### WHAT THIS TASK INVOLVES
Copy each line below in which the string "picture" occurs.

### DATA TO USE
----
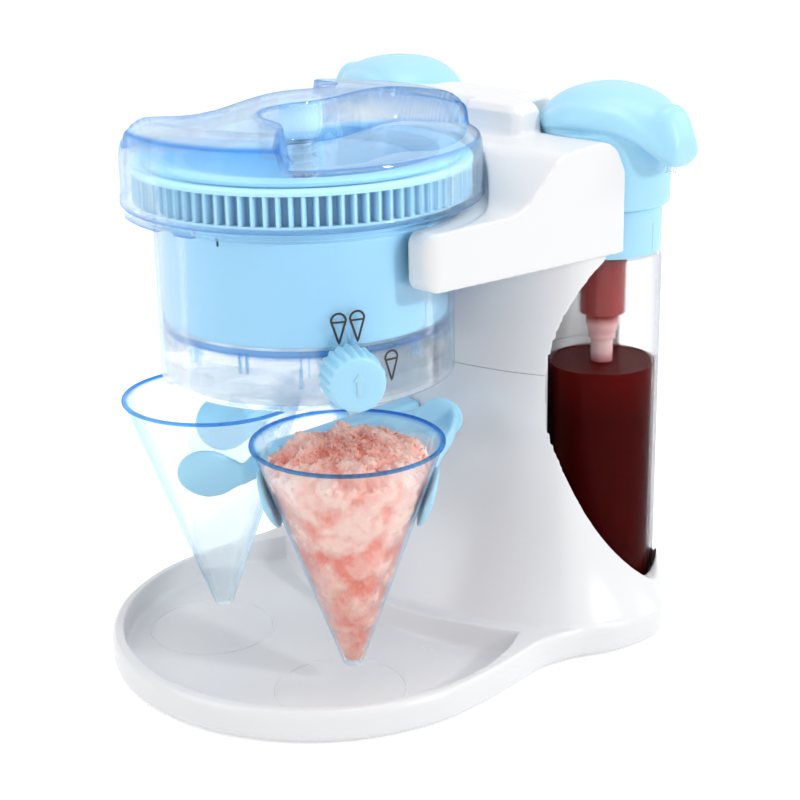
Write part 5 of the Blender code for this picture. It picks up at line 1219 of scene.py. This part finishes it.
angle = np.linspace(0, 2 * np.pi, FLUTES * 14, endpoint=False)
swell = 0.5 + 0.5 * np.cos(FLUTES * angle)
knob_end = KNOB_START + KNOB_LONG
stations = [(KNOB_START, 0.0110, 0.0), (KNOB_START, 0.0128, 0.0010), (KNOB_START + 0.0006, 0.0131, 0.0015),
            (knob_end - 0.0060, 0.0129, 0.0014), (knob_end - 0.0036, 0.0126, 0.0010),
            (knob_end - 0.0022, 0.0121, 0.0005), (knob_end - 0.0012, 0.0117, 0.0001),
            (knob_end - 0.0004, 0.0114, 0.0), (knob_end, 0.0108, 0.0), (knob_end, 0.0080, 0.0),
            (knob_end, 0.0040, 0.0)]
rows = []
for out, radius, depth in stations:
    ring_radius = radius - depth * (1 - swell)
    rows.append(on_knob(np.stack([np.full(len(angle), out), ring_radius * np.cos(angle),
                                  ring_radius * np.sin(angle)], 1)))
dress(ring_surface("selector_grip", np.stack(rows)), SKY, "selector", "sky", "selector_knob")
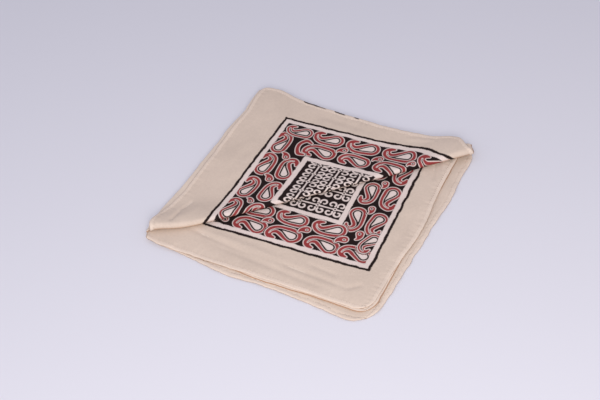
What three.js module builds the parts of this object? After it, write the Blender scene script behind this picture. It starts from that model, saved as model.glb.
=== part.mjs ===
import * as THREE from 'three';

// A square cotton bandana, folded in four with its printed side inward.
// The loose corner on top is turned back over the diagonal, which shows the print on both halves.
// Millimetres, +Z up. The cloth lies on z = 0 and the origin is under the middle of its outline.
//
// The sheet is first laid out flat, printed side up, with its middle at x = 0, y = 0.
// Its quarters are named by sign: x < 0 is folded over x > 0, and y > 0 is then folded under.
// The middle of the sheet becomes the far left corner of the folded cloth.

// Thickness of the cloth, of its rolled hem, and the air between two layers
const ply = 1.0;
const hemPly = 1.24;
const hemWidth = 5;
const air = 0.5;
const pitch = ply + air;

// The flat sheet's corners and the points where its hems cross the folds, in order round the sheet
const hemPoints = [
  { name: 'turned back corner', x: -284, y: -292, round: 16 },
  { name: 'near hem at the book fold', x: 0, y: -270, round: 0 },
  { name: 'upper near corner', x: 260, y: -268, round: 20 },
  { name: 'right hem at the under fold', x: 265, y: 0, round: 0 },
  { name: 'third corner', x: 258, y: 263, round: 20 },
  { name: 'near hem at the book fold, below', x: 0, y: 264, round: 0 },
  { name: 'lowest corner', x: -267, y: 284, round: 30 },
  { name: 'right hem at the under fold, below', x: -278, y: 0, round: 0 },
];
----
### SOLUTION FOR THIS PROBLEM
Write part 5 of the Blender code for this picture. It picks up at line 1219 of scene.py. This part finishes it.
What three.js module builds the parts of this object? After it, write the Blender scene script behind this picture. It starts from that model, saved as model.glb.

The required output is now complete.